Cost escalation and long delays have damaged the reputation of DRDO.
Even after 60 years of DRDO formation, India still imports a large share of its defence equipments. In the period 2013-17, India is the world’s largest importer of defence equipment, accounting for 12% of the global total, according to the Stockholm International Peace Research Institute.
DRDO's list of successes is short- primarily the Agni and Prithvi missiles. Its list of failures is much longer. The Kaveri Engine is running late by 16 years and the cost has escalated by around 800 per cent.
DRDO is big on promise and small on delivery. There is no accountability. Nobody is taken to task for time and cost overruns.
In 2011, the Comptroller and Auditor General (CAG) put a serious question mark on DRDO’s capabilities. "The organisation, which has a history of its projects suffering endemic time and cost overruns, needs to sanction projects and decide on a probable date of completion on the basis of a conservative assessment of technology available and a realistic costing system," its report stated.
The CAG report also revealed that not all technologies developed by DRDO were suitable for use by the armed forces.
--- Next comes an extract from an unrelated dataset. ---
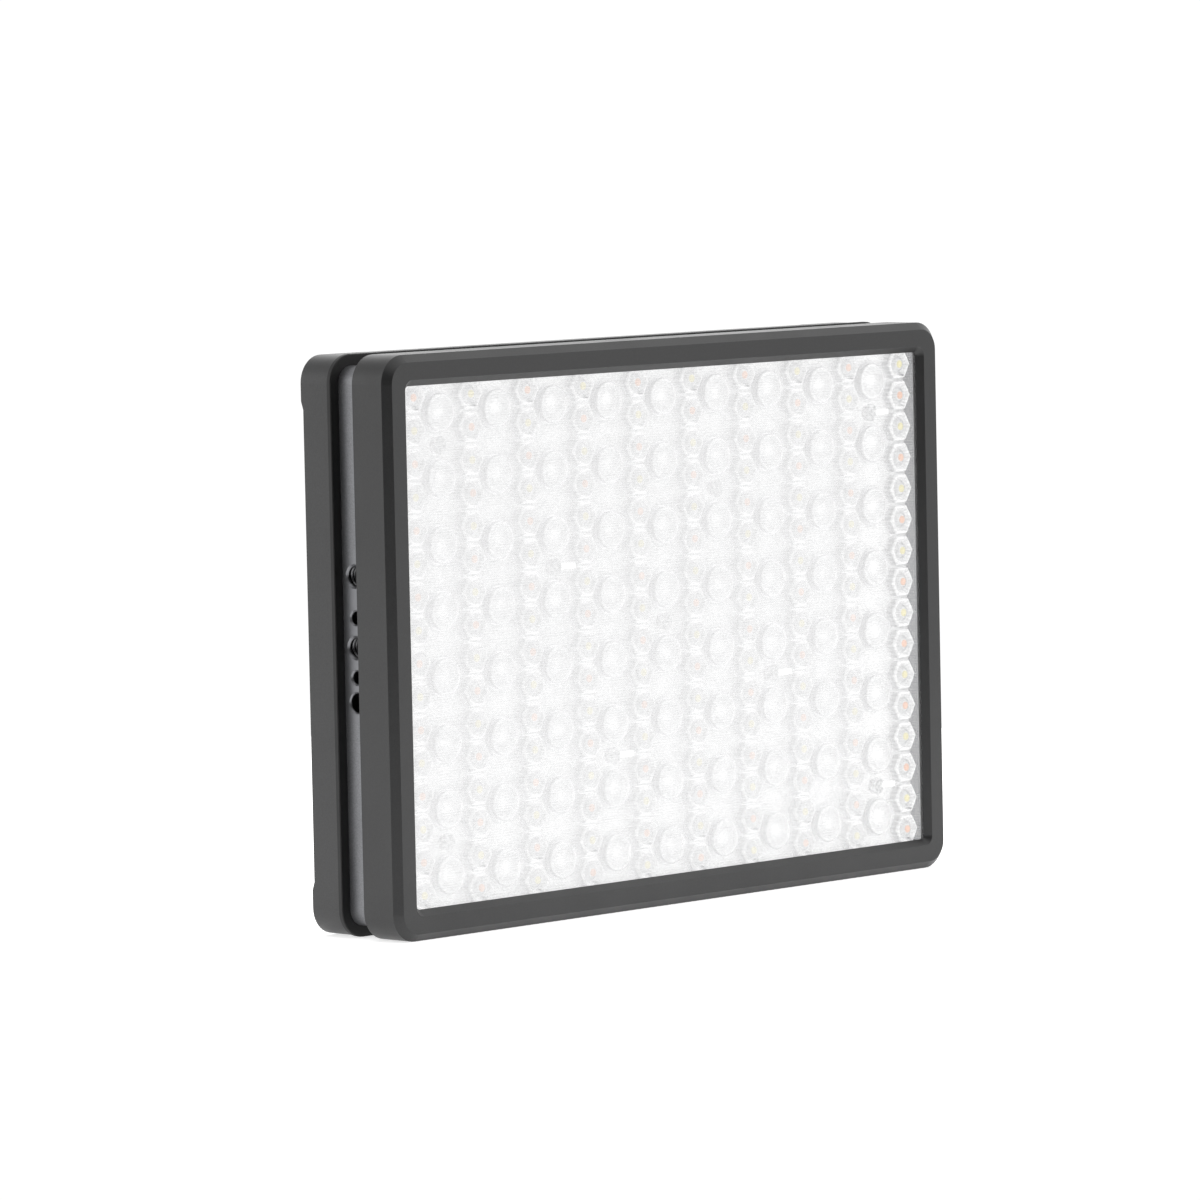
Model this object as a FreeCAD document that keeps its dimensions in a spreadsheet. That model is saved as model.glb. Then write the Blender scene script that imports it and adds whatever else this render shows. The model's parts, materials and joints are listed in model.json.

The three services have rejected 70 per cent of the products developed at the Armament Research and Development Establishment (ARDE), Pune, in the last 15 years costing Rs 320 crore because the products did not meet their standard and requirement.
The technology development agency is also largely responsible for the fact highlighted by General V.K. Singh that 97 per cent of the army's air defence is obsolete.
DRDO is just tinkering with World War II equipment instead of working on cutting-edge technology.
Even if systems are acquired from abroad and DRDO is meant to service them, if it fails. This leaves critical gaps in national defence.
DRDO should be restructured in a leaner organisation as suggested by the committee chaired by P. Rama Rao for external review of the agency in February 2007.
The committee also recommended for setting up a commercial arm of the organisation to make it a profitable entity, besides cutting back on delays in completing projects.
DRDO former chief V.K. Saraswat has called for the setting up of a Defence Technology Commission as well as a bigger role for DRDO in picking production partners for products developed by the agency.
DRDO should be able to select a capable partner company from the outset, from the private sector if necessary.
DRDO has taken some steps in the direction as it is considering long-term contracts with Indian information technology (IT) vendors such as Tata Consultancy Services Ltd (TCS) to build software solutions for defence projects, shifting its strategy of awarding deals to the lowest bidders on short-term projects.
DRDO’s move to outsource is a right move and will open lot of opportunities benefiting the Indian companies.
In Its document "DRDO in 2021: HR Perspectives’’, DRDO has envisaged a HR policy which emphasized on free, fair, and fearless Knowledge Sharing, Open book management style and Participative Management. This is a step in right direction.